### [Instruction]
Give only the count of lines containing "bodies".
····················
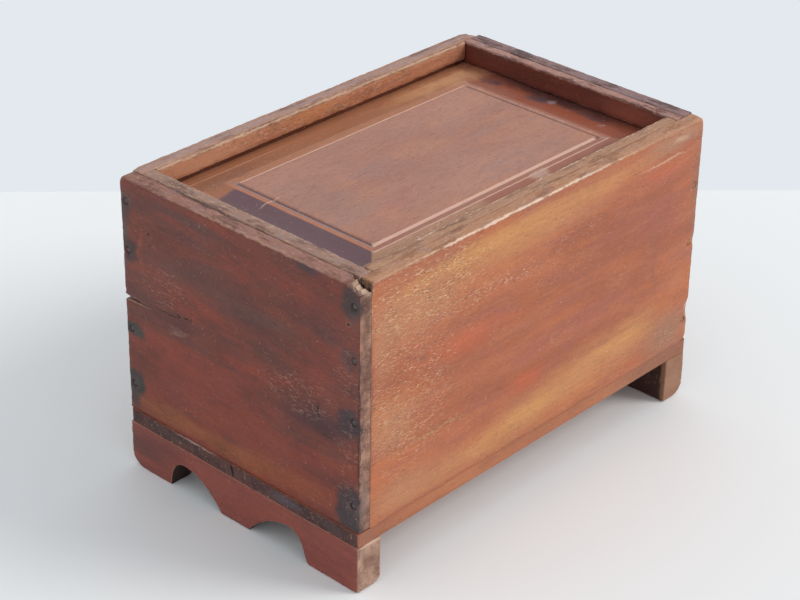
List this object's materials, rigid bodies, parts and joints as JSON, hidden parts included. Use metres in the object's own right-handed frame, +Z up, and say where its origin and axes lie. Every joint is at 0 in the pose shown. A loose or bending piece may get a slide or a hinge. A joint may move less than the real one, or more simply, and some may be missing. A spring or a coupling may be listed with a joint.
{
  "type": "small wooden chest with sliding lid",
  "caption": "Small hardwood chest on scalloped foot boards, with a recessed raised-panel lid that slides out endways between guide strips.",
  "frame": {"origin": "centre of the chest's box on the surface it stands on", "axes": "+X along the length, towards the end where the lid slides out; +Y across the width, away from the front long side; +Z up"},
  "size_m": [0.2874, 0.182, 0.1871],
  "materials": {
    "side_wood": "orange-brown hardwood, worn wax polish, fine scratches along the grain",
    "end_wood": "dark red-brown hardwood, old patina with iron stains",
    "base_wood": "red-brown hardwood, stained and rubbed",
    "foot_wood": "dark red-brown hardwood, sawn scallops, worn corners",
    "strip_wood": "greyish worn hardwood with rubbed pale edges",
    "lid_wood": "pinkish brown hardwood, smooth worn polish",
    "nail_iron": "dull rusted wrought iron"
  },
  "bodies": {
    "carcass": {"base_board": "base_wood", "front_side_board": "side_wood", "back_side_board": "side_wood", "near_end_board": "end_wood", "far_end_board": "end_wood", "near_foot_board": "foot_wood", "far_foot_board": "foot_wood", "near_guide_strip": "strip_wood", "front_guide_strip": "strip_wood", "back_guide_strip": "strip_wood", "near_lid_runner": "strip_wood", "front_lid_runner": "strip_wood", "back_lid_runner": "strip_wood", "near_end_nail_back_1": "nail_iron", "near_end_nail_back_2": "nail_iron", "near_end_nail_back_3": "nail_iron", "near_end_nail_back_4": "nail_iron", "near_end_nail_front_1": "nail_iron", "near_end_nail_front_2": "nail_iron", "near_end_nail_front_3": "nail_iron", "near_end_nail_front_4": "nail_iron", "far_end_nail_back_1": "nail_iron", "far_end_nail_back_2": "nail_iron", "far_end_nail_back_3": "nail_iron", "far_end_nail_front_1": "nail_iron", "far_end_nail_front_2": "nail_iron", "far_end_nail_front_3": "nail_iron", "base_nail_front_1": "nail_iron", "base_nail_front_2": "nail_iron", "base_nail_front_3": "nail_iron", "base_nail_front_4": "nail_iron", "base_nail_back_1": "nail_iron", "base_nail_back_2": "nail_iron", "base_nail_back_3": "nail_iron", "base_nail_back_4": "nail_iron", "near_foot_nail_1": "nail_iron", "near_foot_nail_2": "nail_iron", "near_foot_nail_3": "nail_iron", "far_foot_nail_1": "nail_iron", "far_foot_nail_2": "nail_iron", "far_foot_nail_3": "nail_iron"},
    "lid": {"lid_panel": "lid_wood", "lid_head_rail": "end_wood", "lid_head_strip": "strip_wood", "head_rail_nail_1": "nail_iron", "head_rail_nail_2": "nail_iron", "head_rail_nail_3": "nail_iron", "head_rail_nail_4": "nail_iron"}
  },
  "joints": [
    {"name": "lid_slide", "type": "slide", "parent": "carcass", "child": "lid", "axis": [1, 0, 0], "range_m": [0, 0.25]}
  ]
}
····················
### [Exercise result]
2